Another test is the acetone test. Acetone is the odoriferous chemical that is used to remove nail polish. Copal is slightly soluble (hasn't hardened enough over the millions of years) in acetone, so the surface will get sticky. Regular amber is not soluble and therefore acetone should not do anything to it. With plastic fakes, acetone can dissolve the outer layer, which can sometimes be a shellac coating. This is probably one of the easier tests.
Difficulty does arise when the creator of fake amber will drill out the center of the amber piece, insert a modern insect and then fill the hole with hot copal. The resulting piece is very hard to distinguish from the real thing. If the light is perfect, one may see the original drilled hole, but don't count on it. Identification of an extinct species of insect is difficult unless you are an expert entomologist! 'Old' and 'new' insects all look the same to the untrained eye.
For the geologists, amber has a refractive index of 1.5 to 1.6 (copal also is the same) while fakes of plastic and other chemicals will give a very different refractive index. The refractive index is a measure of how light is refracted when it goes through the amber. In order to do this test, you need a refractometer (a gemological instrument).
Amber is fluorescent. That is, when ultraviolet light (UV) is directed on the amber, it will fluoresce. Common fluorescent colors are yellow, blue, green and orange. The intensity of the fluorescence can be different with different types of amber. Dominican Republic amber usually fluoresces blue. This is a simple test if you happen to have a black light. Just shine the black light on the sample and observe the 'shine'.
Amber is not hard, when using the Moh's scale. It ranks usually from 2 to 2.5. Your fingernail is about 2 and thus it is very difficult to scratch amber. An American penny has a hardness of 3.0 and should scratch amber. Steel wool, which has a hardness of 5.5, when scraped on amber produces powder or very fine granules. If the piece is plastic, shavings will likely result.
Raw amber, when broken has conchoidal fracture. That mean is looks similar to chipped glass. A chipped piece of glass will often show concentric circles in the chipped area. That is conchodial fracture. Amber does not have to chip in this fashion, but often will exhibit the type fracture cut.
Lastly, there are some pieces of amber in gem stores with 'spangles' in it.
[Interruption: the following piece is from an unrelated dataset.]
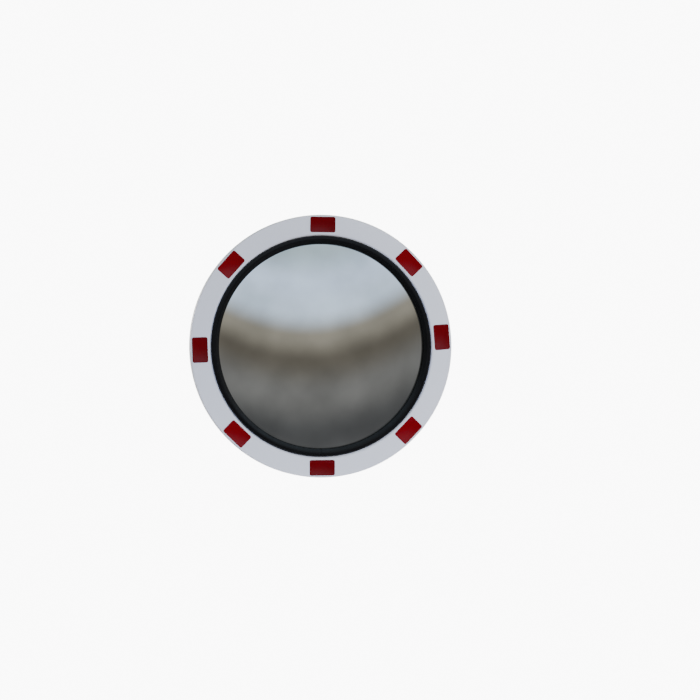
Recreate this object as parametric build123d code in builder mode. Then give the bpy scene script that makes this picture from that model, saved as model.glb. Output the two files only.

This is attractive amber that has small disk shaped 'inclusions'. The spangles are not natural. A few years ago I saw some Baltic amber in a jewelry store. When I asked about the iridescent , sand dollar shaped inclusions, I was told that this was a natural occurrence in the amber. Wrong. This is made by heating amber in rapeseed oil. The sun-spangles are thought to be from droplets of water which were trapped in the amber. The droplets flatten and assume the spangle shape. Some of the samples that I have seen are quite attractive! So, if you are after a beautiful piece of amber, the spangles are great, but don't be fooled into believing that they are a result of a natural occurrence.
Your best bet is to purchase amber from a reputable source.